▶ [Listed entries]:
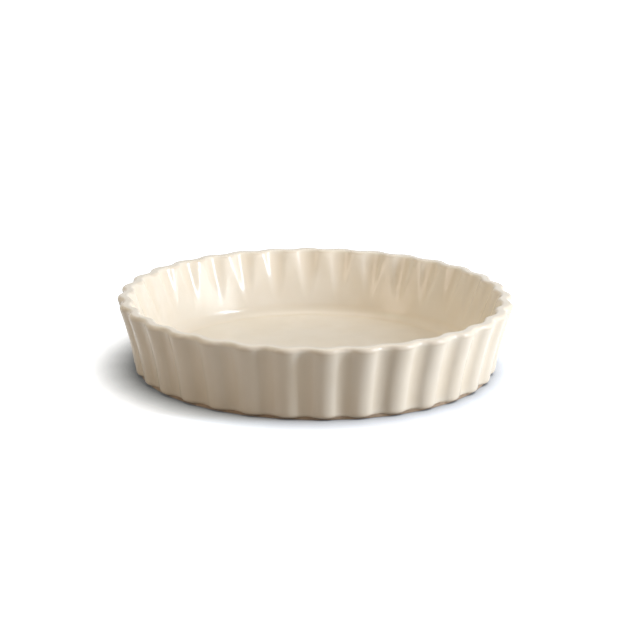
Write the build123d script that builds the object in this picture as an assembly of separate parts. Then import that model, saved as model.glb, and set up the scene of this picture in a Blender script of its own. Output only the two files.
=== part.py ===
from build123d import *
import os
from math import atan2, cos, hypot, pi, sin, sqrt

# Outside of the dish, measured over the glaze
outer_diameter = 280
dish_height = 52.5
flute_count = 32
flute_depth = 3.4

# Lean of the walls, as radius gained over height
foot_slope = 0.13
rim_slope = 0.34
inside_slope = 0.288

# Wall and floor, measured over the glaze
rim_thickness = 8.9
rim_round = 3.3
base_round = 2.8
floor_thickness = 6.6
cove_radius = 9.5

# Inner flutes, whole near the rim, which run out in the smooth lower wall
inner_flute_depth = 3
whole_flute_drop = 5.5
flute_fade_height = 24

# Underside, where only the foot ring is bare clay
foot_height = 1.4
foot_inset = 3
foot_width = 14.5
foot_round = 0.5
foot_lap = 0.25
recess_depth = 2.2
recess_round = 1.2
recess_glaze_edge = 0.7

# Glaze
glaze_thickness = 0.4
glaze_edge_height = 2.1

# Extra length of a cutting shape past the face that it cuts
cutter_overrun = 6

# Cross-sections that the curved wall passes through
wall_sections = 5

# Heights and radii that follow from the sizes
rim_level = dish_height - rim_round
smooth_wall_height = dish_height - whole_flute_drop
flute_tip_height = smooth_wall_height - flute_fade_height
inner_flute_slope = inside_slope + inner_flute_depth / flute_fade_height


def outside_radius(level):
    """Radius of the outer ridges at a height, on a wall that flares towards the rim."""
    drop = rim_level - level
    flare = (rim_slope - foot_slope) * drop ** 2 / (2 * rim_level)
    return outer_diameter / 2 - rim_slope * drop + flare


def inner_flute_radius(level):
    """Radius of the inner flutes at their deepest line at a height."""
    at_rim = outside_radius(rim_level) - rim_thickness
    return at_rim + inner_flute_slope * (level - rim_level)


def smooth_radius(level):
    """Radius of the smooth inner wall, which meets the inner flutes near the rim."""
    meeting = inner_flute_radius(smooth_wall_height) - inner_flute_depth
    return meeting + inside_slope * (level - smooth_wall_height)


foot_radius = outside_radius(0) - foot_inset


def fluted_face(ridge_radius, depth, inset, level):
    """Face bounded by tangent arcs, ridges and valleys in turn, drawn in by an inset."""
    half_pitch = pi / flute_count
    valley_radius = ridge_radius - depth
    # one bend radius serves ridge and valley, so that their arcs meet in a tangent
    turn = 2 * (1 - cos(half_pitch))
    linear = (4 - turn) * depth
    constant = depth ** 2 + turn * ridge_radius * valley_radius
    bend = (sqrt(linear ** 2 + 4 * turn * constant) - linear) / (2 * turn)
    ridge_center = ridge_radius - bend
    valley_center = valley_radius + bend
    share = (bend - inset) / (2 * bend)
    join_x = ridge_center + (valley_center * cos(half_pitch) - ridge_center) * share
    join_y = valley_center * sin(half_pitch) * share
    join_radius = hypot(join_x, join_y)
    join_angle = atan2(join_y, join_x)

    def point(radius, angle):
        return (radius * cos(angle), radius * sin(angle), level)

    edges = []
    for flute in range(flute_count):
        ridge = 2 * half_pitch * flute
        valley = ridge + half_pitch
        start = point(join_radius, ridge - join_angle)
        crest = point(ridge_radius - inset, ridge)
        middle = point(join_radius, ridge + join_angle)
        hollow = point(valley_radius - inset, valley)
        end = point(join_radius, ridge + 2 * half_pitch - join_angle)
        edges.append(ThreePointArc(start, crest, middle))
        edges.append(ThreePointArc(middle, hollow, end))
    return Face(Wire(edges))


def hollow_shape(skin):
    """Inside of the dish, made smaller by a skin of glaze on the clay."""
    floor = floor_thickness - glaze_thickness + skin
    root = flute_tip_height - cutter_overrun
    top = dish_height + cutter_overrun
    inset = skin - glaze_thickness
    draw_in = inset * sqrt(1 + inside_slope ** 2)
    bowl = Pos(0, 0, floor) * Cone(
        smooth_radius(floor) - draw_in,
        smooth_radius(top) - draw_in,
        top - floor,
        align=(Align.CENTER, Align.CENTER, Align.MIN),
    )
    corner = bowl.faces().sort_by(Axis.Z)[0].edges()
    bowl = fillet(corner, cove_radius - inset)
    flute_ends = [
        fluted_face(inner_flute_radius(level), inner_flute_depth, inset, level)
        for level in (root, top)
    ]
    return bowl + loft(flute_ends, ruled=True)


def dish_shape(skin):
    """Dish with its rounded rim and base edge, the clay covered by a skin of glaze."""
    inset = glaze_thickness - skin
    bottom = foot_height + inset
    rise = (dish_height - inset - bottom) / (wall_sections - 1)
    sections = []
    for section in range(wall_sections):
        level = bottom + rise * section
        sections.append(fluted_face(outside_radius(level), flute_depth, inset, level))
    dish = loft(sections) - hollow_shape(skin)
    rim_edges = dish.faces().filter_by(Axis.Z).sort_by(Axis.Z)[-1].edges()
    dish = fillet(rim_edges, rim_round - inset)
    base_edges = dish.faces().filter_by(Axis.Z).sort_by(Axis.Z)[0].edges()
    return fillet(base_edges, base_round - inset)


def foot_shape():
    """Round foot that the fluted body stands on."""
    foot = Cylinder(
        foot_radius,
        foot_height + glaze_thickness + foot_lap,
        align=(Align.CENTER, Align.CENTER, Align.MIN),
    )
    lower_edge = foot.faces().sort_by(Axis.Z)[0].edges()
    return fillet(lower_edge, foot_round)


def recess_shape(skin):
    """Shallow hollow inside the foot ring, made smaller by a skin of glaze."""
    hollow = Pos(0, 0, recess_depth - skin) * Cylinder(
        foot_radius - foot_width - skin,
        recess_depth - skin + cutter_overrun,
        align=(Align.CENTER, Align.CENTER, Align.MAX),
    )
    ceiling_edge = hollow.faces().sort_by(Axis.Z)[-1].edges()
    return fillet(ceiling_edge, recess_round - skin)


def above(level):
    """Block that holds everything over a height."""
    width = outer_diameter + 2 * cutter_overrun
    return Pos(0, 0, level) * Box(
        width,
        width,
        dish_height + cutter_overrun,
        align=(Align.CENTER, Align.CENTER, Align.MIN),
    )


bare_dish = dish_shape(0)
clay_body = bare_dish + foot_shape() - recess_shape(0)
glaze_coat = (dish_shape(glaze_thickness) - bare_dish) & above(glaze_edge_height)
underside_glaze = (recess_shape(0) - recess_shape(glaze_thickness)) & above(recess_glaze_edge)

os.makedirs("parts", exist_ok=True)
export_step(clay_body, "parts/clay_body.step")
export_step(glaze_coat, "parts/glaze_coat.step")
export_step(underside_glaze, "parts/underside_glaze.step")
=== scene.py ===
"""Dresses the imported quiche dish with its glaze, its bare foot ring and a pale studio."""

import logging
import math
from dataclasses import dataclass, field
from enum import Enum

import bpy
import numpy as np
from mathutils import Matrix, Vector

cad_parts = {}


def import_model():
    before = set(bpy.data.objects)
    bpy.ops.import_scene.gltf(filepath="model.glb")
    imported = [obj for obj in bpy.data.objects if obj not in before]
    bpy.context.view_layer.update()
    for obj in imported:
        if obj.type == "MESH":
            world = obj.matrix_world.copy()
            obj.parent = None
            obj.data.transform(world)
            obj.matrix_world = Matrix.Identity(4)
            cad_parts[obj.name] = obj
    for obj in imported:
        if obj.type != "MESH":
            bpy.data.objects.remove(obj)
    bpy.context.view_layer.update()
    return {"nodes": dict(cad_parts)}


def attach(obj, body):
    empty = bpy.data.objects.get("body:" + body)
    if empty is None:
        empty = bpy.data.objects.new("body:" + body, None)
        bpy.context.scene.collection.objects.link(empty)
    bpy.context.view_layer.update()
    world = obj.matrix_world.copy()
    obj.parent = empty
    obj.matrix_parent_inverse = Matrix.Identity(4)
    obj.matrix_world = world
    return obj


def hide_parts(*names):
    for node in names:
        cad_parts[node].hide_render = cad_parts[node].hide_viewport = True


log = logging.getLogger("quiche_dish")

Colour = tuple[float, float, float]
Socket = bpy.types.NodeSocket

PHOTO_WIDTH = 630
SENSOR_WIDTH = 36.0
BLACK: Colour = (0.0, 0.0, 0.0)
WHITE: Colour = (1.0, 1.0, 1.0)


class Joining(Enum):
    """Way in which a node joins two values."""

    PRODUCT = "MULTIPLY"
    GREATER = "MAXIMUM"


class Side(Enum):
    """Side of the dish's wall: 1 where the clay lies inwards of it, -1 where it lies outwards."""

    OUTER = 1
    INNER = -1


# Shader helpers


@dataclass(frozen=True)
class Mottle:
    """Cloudy change over a surface.

    Attributes:
        size: width of one cloud, in metres.
        detail: how many finer layers lie on it.
        low: noise, from 0 to 1, that gives the first result.
        high: noise that gives the last result.
        first: result where the noise is low.
        last: result where the noise is high.
    """

    size: float
    detail: float
    low: float
    high: float
    first: float = 0.0
    last: float = 1.0


@dataclass(frozen=True)
class Relief:
    """Small bumps in a surface.

    Attributes:
        size: width of one bump, in metres.
        detail: how many finer layers lie on it.
        height: height of the bumps, in metres.
        strength: share of the bumps that is felt.
    """

    size: float
    detail: float
    height: float
    strength: float = 1.0


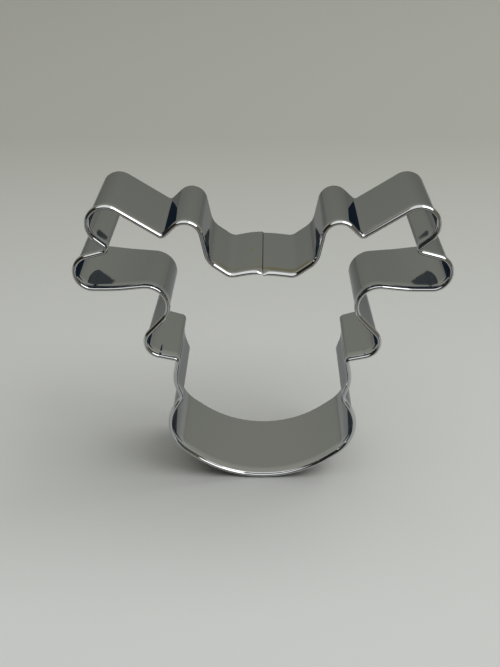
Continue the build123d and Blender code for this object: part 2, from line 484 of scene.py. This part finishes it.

▶ [Directive]:
Above this instruction are the records; retype exactly the lines from the one containing "bare_dish = dish_shape(0)" up to and including the one containing "obj.matrix_world = Matrix.Identity(4)".

▶ [Exercise solution]:
bare_dish = dish_shape(0)
clay_body = bare_dish + foot_shape() - recess_shape(0)
glaze_coat = (dish_shape(glaze_thickness) - bare_dish) & above(glaze_edge_height)
underside_glaze = (recess_shape(0) - recess_shape(glaze_thickness)) & above(recess_glaze_edge)

os.makedirs("parts", exist_ok=True)
export_step(clay_body, "parts/clay_body.step")
export_step(glaze_coat, "parts/glaze_coat.step")
export_step(underside_glaze, "parts/underside_glaze.step")
=== scene.py ===
"""Dresses the imported quiche dish with its glaze, its bare foot ring and a pale studio."""

import logging
import math
from dataclasses import dataclass, field
from enum import Enum

import bpy
import numpy as np
from mathutils import Matrix, Vector

cad_parts = {}


def import_model():
    before = set(bpy.data.objects)
    bpy.ops.import_scene.gltf(filepath="model.glb")
    imported = [obj for obj in bpy.data.objects if obj not in before]
    bpy.context.view_layer.update()
    for obj in imported:
        if obj.type == "MESH":
            world = obj.matrix_world.copy()
            obj.parent = None
            obj.data.transform(world)
            obj.matrix_world = Matrix.Identity(4)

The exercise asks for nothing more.